Friday night was one of those 3-for-1 deals. We started at Buffalo Wild Wings straight from work. At that point, there were about ten of us but we gradually lost people until, by the end of the night, it was just me and Carly and Tracey. A word of caution about Buffalo Wild Wings, never choose a sauce from column three.
Our next stop after Buffalo Wild Wings was Bath Junkie (www.bathjunkie.com) for a private shopping party. If you guarantee five people will spend at least $20 each, you can have a party after the store closes to the public. Bath Junkie is this amazing place where they mix your own bath products to your individual fragrance and color specifications. There are over 200 fragrances to choose from and you can mix and match the fragrances! It was great. Oh, and you can bring booze. Care to guess why we booked a party there?
We made a huge bowl of Mary Beth's Sangria Punch recipe and had a wonderful time. Sue wins the prize for the best fragrance mix (Sensual + Soft Powder). She kept insisting that everyone smell her. ("That's nice, Sue. Now, go let Destiny smell you.") Shannon was over by the robes persuading Davie to buy a gorgeous, rather expensive bath robe. I have a feeling Davie woke up Saturday morning trying to figure out exactly why she just had to have another bath robe.
My fragrance combination was Forest Rain and Light Musk which everyone agreed smelled a lot like the cologne "Mr. Smell Good" wears to work. I had all my products tinted a lovely pink shade because of the slightly masculine scent. Because my fragrance combination smelled so much like "Mr. Smell Good" a couple of the other girls used my scent for their products. I was flattered although I have a feeling their decision had nothing to do with my fragrance mixing skills.
Our next stop was Comedy Texas, the comedy club here in Beaumont. As I mentioned before, everyone crapped out on us and only Tracey, Carly and I made it to the comedy club. All of the comics were good. There were a few hecklers. I don't understand why comedy clubs don't enforce a zero tolerance policy for hecklers but that shall be a topic for a future blog entry.

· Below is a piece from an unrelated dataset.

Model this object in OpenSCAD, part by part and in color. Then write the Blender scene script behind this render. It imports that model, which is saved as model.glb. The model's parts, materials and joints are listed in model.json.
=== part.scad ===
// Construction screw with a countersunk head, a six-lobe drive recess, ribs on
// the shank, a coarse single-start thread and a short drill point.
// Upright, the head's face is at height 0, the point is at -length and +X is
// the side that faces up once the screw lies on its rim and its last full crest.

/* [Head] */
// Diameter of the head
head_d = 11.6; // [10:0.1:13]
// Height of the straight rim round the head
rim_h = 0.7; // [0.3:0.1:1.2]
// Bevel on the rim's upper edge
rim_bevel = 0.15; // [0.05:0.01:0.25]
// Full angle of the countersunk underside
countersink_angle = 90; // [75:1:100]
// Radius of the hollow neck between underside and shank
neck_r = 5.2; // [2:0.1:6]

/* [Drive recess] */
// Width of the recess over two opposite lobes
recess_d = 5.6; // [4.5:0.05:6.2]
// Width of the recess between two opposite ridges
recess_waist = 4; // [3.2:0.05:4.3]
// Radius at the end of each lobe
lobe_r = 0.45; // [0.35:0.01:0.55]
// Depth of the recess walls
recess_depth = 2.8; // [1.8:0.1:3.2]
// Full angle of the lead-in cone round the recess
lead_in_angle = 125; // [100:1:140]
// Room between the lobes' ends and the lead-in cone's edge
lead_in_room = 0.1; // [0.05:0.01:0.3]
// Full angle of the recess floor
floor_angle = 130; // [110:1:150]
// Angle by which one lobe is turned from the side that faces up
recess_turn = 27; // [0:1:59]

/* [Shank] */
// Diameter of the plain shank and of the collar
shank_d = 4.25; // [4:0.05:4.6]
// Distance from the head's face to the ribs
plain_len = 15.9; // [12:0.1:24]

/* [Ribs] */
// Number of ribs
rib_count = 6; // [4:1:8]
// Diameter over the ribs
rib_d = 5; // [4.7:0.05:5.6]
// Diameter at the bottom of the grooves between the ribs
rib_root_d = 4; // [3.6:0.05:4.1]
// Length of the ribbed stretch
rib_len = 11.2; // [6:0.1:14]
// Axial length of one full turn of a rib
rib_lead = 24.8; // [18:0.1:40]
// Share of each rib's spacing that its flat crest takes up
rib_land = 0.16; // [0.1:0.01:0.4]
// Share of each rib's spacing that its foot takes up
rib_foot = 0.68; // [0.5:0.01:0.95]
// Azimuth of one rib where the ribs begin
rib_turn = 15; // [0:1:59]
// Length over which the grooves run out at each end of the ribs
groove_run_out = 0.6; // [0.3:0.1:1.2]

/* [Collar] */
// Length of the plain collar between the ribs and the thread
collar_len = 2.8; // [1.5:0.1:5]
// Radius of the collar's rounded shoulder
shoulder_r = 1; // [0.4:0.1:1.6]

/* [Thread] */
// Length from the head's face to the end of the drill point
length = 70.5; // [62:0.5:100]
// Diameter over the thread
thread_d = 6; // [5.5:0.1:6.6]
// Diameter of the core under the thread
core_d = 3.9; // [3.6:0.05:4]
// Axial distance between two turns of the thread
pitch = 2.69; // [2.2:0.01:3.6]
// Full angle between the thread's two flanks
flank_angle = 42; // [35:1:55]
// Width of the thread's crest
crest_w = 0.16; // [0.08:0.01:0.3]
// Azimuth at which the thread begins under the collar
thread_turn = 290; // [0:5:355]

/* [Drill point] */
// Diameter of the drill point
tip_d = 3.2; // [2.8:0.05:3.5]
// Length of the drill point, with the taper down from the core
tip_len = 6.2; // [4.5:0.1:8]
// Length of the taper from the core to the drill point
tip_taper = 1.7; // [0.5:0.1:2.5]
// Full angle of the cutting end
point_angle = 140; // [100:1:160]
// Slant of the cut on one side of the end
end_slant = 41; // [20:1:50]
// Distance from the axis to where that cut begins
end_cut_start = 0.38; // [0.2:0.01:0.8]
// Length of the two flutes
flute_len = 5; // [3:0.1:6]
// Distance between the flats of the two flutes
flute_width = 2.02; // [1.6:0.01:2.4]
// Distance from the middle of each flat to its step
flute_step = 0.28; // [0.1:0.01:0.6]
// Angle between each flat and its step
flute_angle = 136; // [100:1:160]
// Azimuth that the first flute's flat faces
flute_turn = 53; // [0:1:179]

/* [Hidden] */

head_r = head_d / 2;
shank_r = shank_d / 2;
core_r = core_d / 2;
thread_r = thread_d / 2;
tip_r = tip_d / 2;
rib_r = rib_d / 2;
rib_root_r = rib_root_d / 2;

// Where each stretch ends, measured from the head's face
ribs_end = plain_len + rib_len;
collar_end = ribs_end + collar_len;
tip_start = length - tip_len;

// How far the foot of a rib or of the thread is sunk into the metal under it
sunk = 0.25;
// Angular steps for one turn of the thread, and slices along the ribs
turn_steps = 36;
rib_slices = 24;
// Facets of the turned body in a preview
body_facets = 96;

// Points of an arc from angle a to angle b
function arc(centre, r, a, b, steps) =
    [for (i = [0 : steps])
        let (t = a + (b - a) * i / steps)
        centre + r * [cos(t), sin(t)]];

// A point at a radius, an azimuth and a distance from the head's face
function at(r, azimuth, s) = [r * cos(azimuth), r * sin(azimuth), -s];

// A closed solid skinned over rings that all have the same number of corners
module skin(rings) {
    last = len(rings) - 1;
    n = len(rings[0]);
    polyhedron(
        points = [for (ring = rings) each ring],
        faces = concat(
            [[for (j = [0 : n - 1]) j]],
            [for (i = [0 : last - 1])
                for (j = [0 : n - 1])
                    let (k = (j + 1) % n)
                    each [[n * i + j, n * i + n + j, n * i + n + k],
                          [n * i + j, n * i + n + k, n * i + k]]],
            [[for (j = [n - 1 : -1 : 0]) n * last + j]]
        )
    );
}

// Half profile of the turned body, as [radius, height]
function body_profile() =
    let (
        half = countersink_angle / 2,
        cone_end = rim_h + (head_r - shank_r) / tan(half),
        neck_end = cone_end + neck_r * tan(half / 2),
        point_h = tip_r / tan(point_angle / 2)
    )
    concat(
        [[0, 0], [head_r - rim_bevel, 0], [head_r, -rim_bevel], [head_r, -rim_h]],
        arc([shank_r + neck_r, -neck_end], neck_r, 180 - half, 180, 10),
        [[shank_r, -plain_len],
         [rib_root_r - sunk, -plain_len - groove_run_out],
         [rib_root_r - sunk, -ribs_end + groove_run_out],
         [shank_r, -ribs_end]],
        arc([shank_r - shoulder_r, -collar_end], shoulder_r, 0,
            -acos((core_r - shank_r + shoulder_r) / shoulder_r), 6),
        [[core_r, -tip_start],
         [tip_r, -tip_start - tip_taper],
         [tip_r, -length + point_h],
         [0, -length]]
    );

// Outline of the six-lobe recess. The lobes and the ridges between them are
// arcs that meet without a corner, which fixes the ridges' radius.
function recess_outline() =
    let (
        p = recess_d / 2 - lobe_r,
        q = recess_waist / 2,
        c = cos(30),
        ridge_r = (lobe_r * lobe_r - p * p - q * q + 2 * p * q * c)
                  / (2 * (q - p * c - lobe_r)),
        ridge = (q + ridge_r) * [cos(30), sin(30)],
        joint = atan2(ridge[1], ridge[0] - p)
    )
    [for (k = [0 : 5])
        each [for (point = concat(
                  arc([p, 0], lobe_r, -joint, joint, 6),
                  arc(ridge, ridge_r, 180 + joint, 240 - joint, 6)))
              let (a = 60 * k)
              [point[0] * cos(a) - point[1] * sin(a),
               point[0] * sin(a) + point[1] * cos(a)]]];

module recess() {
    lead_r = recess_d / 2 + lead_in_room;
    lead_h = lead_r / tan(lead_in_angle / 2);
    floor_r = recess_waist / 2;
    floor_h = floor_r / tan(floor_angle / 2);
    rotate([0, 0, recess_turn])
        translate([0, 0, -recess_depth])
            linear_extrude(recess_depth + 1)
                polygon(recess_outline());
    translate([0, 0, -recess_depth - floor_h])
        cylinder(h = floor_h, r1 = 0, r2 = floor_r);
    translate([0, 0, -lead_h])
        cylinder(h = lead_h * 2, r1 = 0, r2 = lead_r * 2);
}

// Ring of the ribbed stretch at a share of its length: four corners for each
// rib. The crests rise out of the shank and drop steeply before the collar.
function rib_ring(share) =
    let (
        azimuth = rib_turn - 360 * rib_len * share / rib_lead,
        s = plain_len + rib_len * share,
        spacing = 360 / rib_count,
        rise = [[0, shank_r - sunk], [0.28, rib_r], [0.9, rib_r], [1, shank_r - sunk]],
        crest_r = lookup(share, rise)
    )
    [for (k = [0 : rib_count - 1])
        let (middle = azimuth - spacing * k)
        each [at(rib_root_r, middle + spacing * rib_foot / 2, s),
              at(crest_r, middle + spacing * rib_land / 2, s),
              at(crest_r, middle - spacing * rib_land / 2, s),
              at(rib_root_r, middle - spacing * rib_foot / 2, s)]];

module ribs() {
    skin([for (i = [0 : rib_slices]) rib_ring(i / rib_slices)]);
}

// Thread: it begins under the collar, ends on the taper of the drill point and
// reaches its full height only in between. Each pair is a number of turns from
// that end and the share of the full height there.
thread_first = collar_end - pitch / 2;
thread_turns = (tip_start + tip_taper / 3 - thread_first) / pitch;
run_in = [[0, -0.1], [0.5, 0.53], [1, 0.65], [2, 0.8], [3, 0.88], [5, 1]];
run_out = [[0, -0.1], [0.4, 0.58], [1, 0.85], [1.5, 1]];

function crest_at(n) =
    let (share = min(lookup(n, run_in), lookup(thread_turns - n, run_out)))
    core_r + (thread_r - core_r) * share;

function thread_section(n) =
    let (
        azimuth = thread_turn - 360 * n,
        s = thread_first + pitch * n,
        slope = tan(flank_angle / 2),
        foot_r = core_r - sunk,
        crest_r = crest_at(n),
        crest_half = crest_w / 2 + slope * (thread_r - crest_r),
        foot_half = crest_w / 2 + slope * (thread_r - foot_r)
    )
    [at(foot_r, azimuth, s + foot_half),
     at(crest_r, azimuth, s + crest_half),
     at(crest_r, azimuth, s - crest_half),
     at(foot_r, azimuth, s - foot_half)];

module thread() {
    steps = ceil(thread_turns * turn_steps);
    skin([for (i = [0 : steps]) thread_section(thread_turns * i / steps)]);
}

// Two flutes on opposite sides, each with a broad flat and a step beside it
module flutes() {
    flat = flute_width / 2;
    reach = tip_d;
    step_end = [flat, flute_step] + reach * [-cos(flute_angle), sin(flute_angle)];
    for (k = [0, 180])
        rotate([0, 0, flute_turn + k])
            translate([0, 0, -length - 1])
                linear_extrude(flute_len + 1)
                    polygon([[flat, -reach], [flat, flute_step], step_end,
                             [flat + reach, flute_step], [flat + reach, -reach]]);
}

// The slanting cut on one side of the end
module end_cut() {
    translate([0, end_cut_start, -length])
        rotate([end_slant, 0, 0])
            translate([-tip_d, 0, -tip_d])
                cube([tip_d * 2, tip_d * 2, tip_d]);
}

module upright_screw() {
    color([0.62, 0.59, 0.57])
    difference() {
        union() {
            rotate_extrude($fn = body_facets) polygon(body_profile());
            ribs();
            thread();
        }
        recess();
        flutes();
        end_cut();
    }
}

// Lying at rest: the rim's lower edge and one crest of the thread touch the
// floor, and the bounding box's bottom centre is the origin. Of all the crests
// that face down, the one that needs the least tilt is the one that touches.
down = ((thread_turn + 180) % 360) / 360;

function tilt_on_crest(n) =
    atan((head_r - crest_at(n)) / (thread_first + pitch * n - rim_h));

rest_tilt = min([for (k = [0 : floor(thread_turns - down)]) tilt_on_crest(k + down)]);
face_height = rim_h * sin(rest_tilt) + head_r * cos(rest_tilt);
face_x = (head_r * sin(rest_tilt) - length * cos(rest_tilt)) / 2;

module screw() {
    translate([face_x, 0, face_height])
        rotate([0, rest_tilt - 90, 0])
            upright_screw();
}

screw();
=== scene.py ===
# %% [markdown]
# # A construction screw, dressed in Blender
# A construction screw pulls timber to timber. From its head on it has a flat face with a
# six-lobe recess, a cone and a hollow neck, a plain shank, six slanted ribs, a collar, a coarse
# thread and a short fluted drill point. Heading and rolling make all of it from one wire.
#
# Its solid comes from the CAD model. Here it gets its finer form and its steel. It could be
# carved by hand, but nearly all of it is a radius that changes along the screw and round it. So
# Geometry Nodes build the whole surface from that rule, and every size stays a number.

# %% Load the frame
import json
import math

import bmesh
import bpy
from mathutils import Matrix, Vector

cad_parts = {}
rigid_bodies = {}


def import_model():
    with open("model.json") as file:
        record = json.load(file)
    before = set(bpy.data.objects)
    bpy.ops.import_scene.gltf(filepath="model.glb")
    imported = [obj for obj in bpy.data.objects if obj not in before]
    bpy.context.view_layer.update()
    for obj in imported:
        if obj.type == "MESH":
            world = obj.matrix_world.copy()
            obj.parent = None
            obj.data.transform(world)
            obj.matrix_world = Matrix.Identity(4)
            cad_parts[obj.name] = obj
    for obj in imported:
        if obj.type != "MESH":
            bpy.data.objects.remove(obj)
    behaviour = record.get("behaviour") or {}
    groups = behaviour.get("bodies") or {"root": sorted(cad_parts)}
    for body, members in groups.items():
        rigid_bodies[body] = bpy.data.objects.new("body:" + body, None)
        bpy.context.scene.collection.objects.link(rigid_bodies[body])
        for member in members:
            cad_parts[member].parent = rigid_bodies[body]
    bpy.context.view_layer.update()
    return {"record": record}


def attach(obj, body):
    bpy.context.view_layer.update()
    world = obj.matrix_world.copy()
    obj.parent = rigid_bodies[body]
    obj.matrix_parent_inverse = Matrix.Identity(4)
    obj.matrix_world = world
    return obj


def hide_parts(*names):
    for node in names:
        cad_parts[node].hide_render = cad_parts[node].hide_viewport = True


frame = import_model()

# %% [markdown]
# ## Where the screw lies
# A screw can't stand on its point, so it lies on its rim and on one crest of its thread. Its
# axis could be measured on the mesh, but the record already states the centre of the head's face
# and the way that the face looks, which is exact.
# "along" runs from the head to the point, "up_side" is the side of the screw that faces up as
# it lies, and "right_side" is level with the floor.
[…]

Tracey got so annoyed at the heckler sitting to her left that she started heckling the heckler. She even looked at me one time and said, "Make him stop!" She was serious. I don't know what she thought I could do. I'm not exactly the barroom brawl type. I suppose I could have grabbed "Monkey Dick" (that was what the comedian on stage called him) by the ear and twisted real hard but I'm pretty sure he would have kicked my ass. I really didn't want to call "Mr. Smell Good" to bail us out of jail...again.